T = B = π r² = π (L/(2 π h))² = (π L²) / (4 π h²)

Total surface area of a closed cylinder is:

A = L + T + B = L + (π L²) / (2 π h²)

Volume of a cylinder:

V = π (L/(2 π h))² h = π L² / (4 h)

Given the radius r and volume V of a cylinder calculate the height h, lateral surface area L, top and bottom surface area T and B , total surface area A and(Given r, V calculate h, L, T, B, A)

Height of a cylinder

h = V/(π r²)

Lateral surface area of a cylinder (just the curved outside):

L = 2 π r h = 2 π r V/(π r²) = 2 V / r

Top and bottom surface area of a cylinder (2 circles):

T = B = π r²

Total surface area of a closed cylinder is:

A = L + T + B = 2 V / r + 2 π r²

Given the height h and volume V of a cylinder calculate the radius r, lateral surface area L, top and bottom surface area T and B , total surface area A(Given h, V calculate h, L, T, B, A)

Radius of a cylinder

r = √(V / (πh))

Lateral surface area of a cylinder (just the curved outside):

L = 2 π r h = 2 π √(V / (πh)) h = 2 √(π V h)

Top and bottom surface area of a cylinder (2 circles):

T = B = π r² = π (√(V / (πh)))² = V/h

Total surface area of a closed cylinder is:

A = L + T + B = 2 √(π V h) + 2V/h

What are the Properties of a Cylinder Shape?

The bases are always congruent and parallel.

If the axis forms a right angle with the bases, which are exactly over each other, then it is called a “Right Cylinder”.

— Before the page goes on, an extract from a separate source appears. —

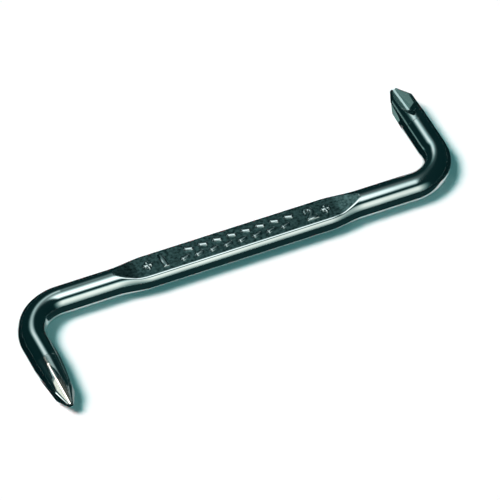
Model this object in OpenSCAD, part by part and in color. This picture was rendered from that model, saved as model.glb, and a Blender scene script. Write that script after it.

It is similar to the prism since it has the same cross-section everywhere.

If the bases are not exactly over each other but sideways, and the axis does not produce the right angle to the bases, then it is called “Oblique Cylinder”.

If the bases are circular in shape, then it is called a right circular cylinder.

If the bases are in an elliptical shape, then it is called an “Elliptical Cylinder”.